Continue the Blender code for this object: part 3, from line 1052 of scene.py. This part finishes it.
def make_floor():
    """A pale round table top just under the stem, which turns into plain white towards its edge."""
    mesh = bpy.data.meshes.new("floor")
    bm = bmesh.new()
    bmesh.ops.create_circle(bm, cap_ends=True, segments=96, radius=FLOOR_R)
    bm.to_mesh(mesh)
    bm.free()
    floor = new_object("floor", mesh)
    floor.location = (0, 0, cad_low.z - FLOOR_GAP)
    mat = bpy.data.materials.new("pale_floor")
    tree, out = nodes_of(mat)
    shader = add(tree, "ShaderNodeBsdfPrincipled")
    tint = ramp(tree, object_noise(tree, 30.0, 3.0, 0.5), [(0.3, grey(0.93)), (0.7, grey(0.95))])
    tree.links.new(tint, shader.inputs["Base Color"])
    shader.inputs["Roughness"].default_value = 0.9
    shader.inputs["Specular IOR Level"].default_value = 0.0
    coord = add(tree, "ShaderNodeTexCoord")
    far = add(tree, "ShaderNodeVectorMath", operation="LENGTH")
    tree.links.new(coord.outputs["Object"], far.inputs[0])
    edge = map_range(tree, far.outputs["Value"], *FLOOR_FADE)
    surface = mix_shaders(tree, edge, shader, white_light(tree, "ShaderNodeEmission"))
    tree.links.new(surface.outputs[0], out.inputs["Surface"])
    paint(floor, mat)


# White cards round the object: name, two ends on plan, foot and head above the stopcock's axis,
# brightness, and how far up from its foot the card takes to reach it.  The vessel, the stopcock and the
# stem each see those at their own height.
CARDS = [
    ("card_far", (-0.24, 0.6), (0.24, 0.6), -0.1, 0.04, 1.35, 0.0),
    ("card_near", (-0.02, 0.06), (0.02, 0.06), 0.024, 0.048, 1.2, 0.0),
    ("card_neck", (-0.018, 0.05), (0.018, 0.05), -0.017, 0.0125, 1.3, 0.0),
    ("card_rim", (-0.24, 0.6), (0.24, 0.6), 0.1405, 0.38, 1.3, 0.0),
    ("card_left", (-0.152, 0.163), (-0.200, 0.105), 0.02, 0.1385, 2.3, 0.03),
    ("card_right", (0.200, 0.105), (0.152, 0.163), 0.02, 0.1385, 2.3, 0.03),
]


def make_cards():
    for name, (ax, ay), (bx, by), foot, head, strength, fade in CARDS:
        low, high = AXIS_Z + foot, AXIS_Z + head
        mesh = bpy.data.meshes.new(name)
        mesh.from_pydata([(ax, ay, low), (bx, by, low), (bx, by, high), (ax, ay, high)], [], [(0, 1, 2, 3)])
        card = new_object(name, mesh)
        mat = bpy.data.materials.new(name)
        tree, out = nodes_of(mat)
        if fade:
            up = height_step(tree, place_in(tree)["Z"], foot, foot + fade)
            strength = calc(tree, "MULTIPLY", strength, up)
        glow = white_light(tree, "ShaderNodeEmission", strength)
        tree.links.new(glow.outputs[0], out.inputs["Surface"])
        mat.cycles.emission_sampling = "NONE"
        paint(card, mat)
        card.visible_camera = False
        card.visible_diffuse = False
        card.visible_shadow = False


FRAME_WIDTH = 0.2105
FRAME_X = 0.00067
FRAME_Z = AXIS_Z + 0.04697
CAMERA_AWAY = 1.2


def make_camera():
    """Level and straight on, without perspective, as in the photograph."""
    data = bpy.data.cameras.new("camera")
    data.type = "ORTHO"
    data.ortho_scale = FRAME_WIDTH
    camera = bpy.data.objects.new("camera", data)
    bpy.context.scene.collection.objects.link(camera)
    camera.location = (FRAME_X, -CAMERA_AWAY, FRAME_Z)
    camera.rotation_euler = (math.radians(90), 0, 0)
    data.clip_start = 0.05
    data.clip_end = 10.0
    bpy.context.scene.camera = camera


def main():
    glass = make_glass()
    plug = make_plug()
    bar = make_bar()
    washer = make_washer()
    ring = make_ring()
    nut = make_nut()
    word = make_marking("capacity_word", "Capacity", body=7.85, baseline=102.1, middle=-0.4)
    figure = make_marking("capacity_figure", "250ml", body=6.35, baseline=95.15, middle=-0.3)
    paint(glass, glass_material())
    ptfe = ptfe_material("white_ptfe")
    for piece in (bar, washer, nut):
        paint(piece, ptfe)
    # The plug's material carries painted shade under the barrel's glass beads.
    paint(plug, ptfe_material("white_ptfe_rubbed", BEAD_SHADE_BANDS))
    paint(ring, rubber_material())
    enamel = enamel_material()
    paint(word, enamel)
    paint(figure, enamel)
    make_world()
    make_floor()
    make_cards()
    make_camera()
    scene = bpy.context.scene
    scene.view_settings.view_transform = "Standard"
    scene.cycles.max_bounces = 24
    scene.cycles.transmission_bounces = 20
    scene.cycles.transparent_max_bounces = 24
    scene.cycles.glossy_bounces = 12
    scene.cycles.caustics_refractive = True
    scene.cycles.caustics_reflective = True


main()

PROBLEM TO WORK ON:
Make an exact copy of the material above.

SOLUTION TO THE PROBLEM:
Continue the Blender code for this object: part 3, from line 1052 of scene.py. This part finishes it.
def make_floor():
    """A pale round table top just under the stem, which turns into plain white towards its edge."""
    mesh = bpy.data.meshes.new("floor")
    bm = bmesh.new()
    bmesh.ops.create_circle(bm, cap_ends=True, segments=96, radius=FLOOR_R)
    bm.to_mesh(mesh)
    bm.free()
    floor = new_object("floor", mesh)
    floor.location = (0, 0, cad_low.z - FLOOR_GAP)
    mat = bpy.data.materials.new("pale_floor")
    tree, out = nodes_of(mat)
    shader = add(tree, "ShaderNodeBsdfPrincipled")
    tint = ramp(tree, object_noise(tree, 30.0, 3.0, 0.5), [(0.3, grey(0.93)), (0.7, grey(0.95))])
    tree.links.new(tint, shader.inputs["Base Color"])
    shader.inputs["Roughness"].default_value = 0.9
    shader.inputs["Specular IOR Level"].default_value = 0.0
    coord = add(tree, "ShaderNodeTexCoord")
    far = add(tree, "ShaderNodeVectorMath", operation="LENGTH")
    tree.links.new(coord.outputs["Object"], far.inputs[0])
    edge = map_range(tree, far.outputs["Value"], *FLOOR_FADE)
    surface = mix_shaders(tree, edge, shader, white_light(tree, "ShaderNodeEmission"))
    tree.links.new(surface.outputs[0], out.inputs["Surface"])
    paint(floor, mat)


# White cards round the object: name, two ends on plan, foot and head above the stopcock's axis,
# brightness, and how far up from its foot the card takes to reach it.  The vessel, the stopcock and the
# stem each see those at their own height.
CARDS = [
    ("card_far", (-0.24, 0.6), (0.24, 0.6), -0.1, 0.04, 1.35, 0.0),
    ("card_near", (-0.02, 0.06), (0.02, 0.06), 0.024, 0.048, 1.2, 0.0),
    ("card_neck", (-0.018, 0.05), (0.018, 0.05), -0.017, 0.0125, 1.3, 0.0),
    ("card_rim", (-0.24, 0.6), (0.24, 0.6), 0.1405, 0.38, 1.3, 0.0),
    ("card_left", (-0.152, 0.163), (-0.200, 0.105), 0.02, 0.1385, 2.3, 0.03),
    ("card_right", (0.200, 0.105), (0.152, 0.163), 0.02, 0.1385, 2.3, 0.03),
]


def make_cards():
    for name, (ax, ay), (bx, by), foot, head, strength, fade in CARDS:
        low, high = AXIS_Z + foot, AXIS_Z + head
        mesh = bpy.data.meshes.new(name)
        mesh.from_pydata([(ax, ay, low), (bx, by, low), (bx, by, high), (ax, ay, high)], [], [(0, 1, 2, 3)])
        card = new_object(name, mesh)
        mat = bpy.data.materials.new(name)
        tree, out = nodes_of(mat)
        if fade:
            up = height_step(tree, place_in(tree)["Z"], foot, foot + fade)
            strength = calc(tree, "MULTIPLY", strength, up)
        glow = white_light(tree, "ShaderNodeEmission", strength)
        tree.links.new(glow.outputs[0], out.inputs["Surface"])
        mat.cycles.emission_sampling = "NONE"
        paint(card, mat)
        card.visible_camera = False
        card.visible_diffuse = False
        card.visible_shadow = False


FRAME_WIDTH = 0.2105
FRAME_X = 0.00067
FRAME_Z = AXIS_Z + 0.04697
CAMERA_AWAY = 1.2


def make_camera():
    """Level and straight on, without perspective, as in the photograph."""
    data = bpy.data.cameras.new("camera")
    data.type = "ORTHO"
    data.ortho_scale = FRAME_WIDTH
    camera = bpy.data.objects.new("camera", data)
    bpy.context.scene.collection.objects.link(camera)
    camera.location = (FRAME_X, -CAMERA_AWAY, FRAME_Z)
    camera.rotation_euler = (math.radians(90), 0, 0)
    data.clip_start = 0.05
    data.clip_end = 10.0
    bpy.context.scene.camera = camera


def main():
    glass = make_glass()
    plug = make_plug()
    bar = make_bar()
    washer = make_washer()
    ring = make_ring()
    nut = make_nut()
    word = make_marking("capacity_word", "Capacity", body=7.85, baseline=102.1, middle=-0.4)
    figure = make_marking("capacity_figure", "250ml", body=6.35, baseline=95.15, middle=-0.3)
    paint(glass, glass_material())
    ptfe = ptfe_material("white_ptfe")
    for piece in (bar, washer, nut):
        paint(piece, ptfe)
    # The plug's material carries painted shade under the barrel's glass beads.
    paint(plug, ptfe_material("white_ptfe_rubbed", BEAD_SHADE_BANDS))
    paint(ring, rubber_material())
    enamel = enamel_material()
    paint(word, enamel)
    paint(figure, enamel)
    make_world()
    make_floor()
    make_cards()
    make_camera()
    scene = bpy.context.scene
    scene.view_settings.view_transform = "Standard"
    scene.cycles.max_bounces = 24
    scene.cycles.transmission_bounces = 20
    scene.cycles.transparent_max_bounces = 24
    scene.cycles.glossy_bounces = 12
    scene.cycles.caustics_refractive = True
    scene.cycles.caustics_reflective = True


main()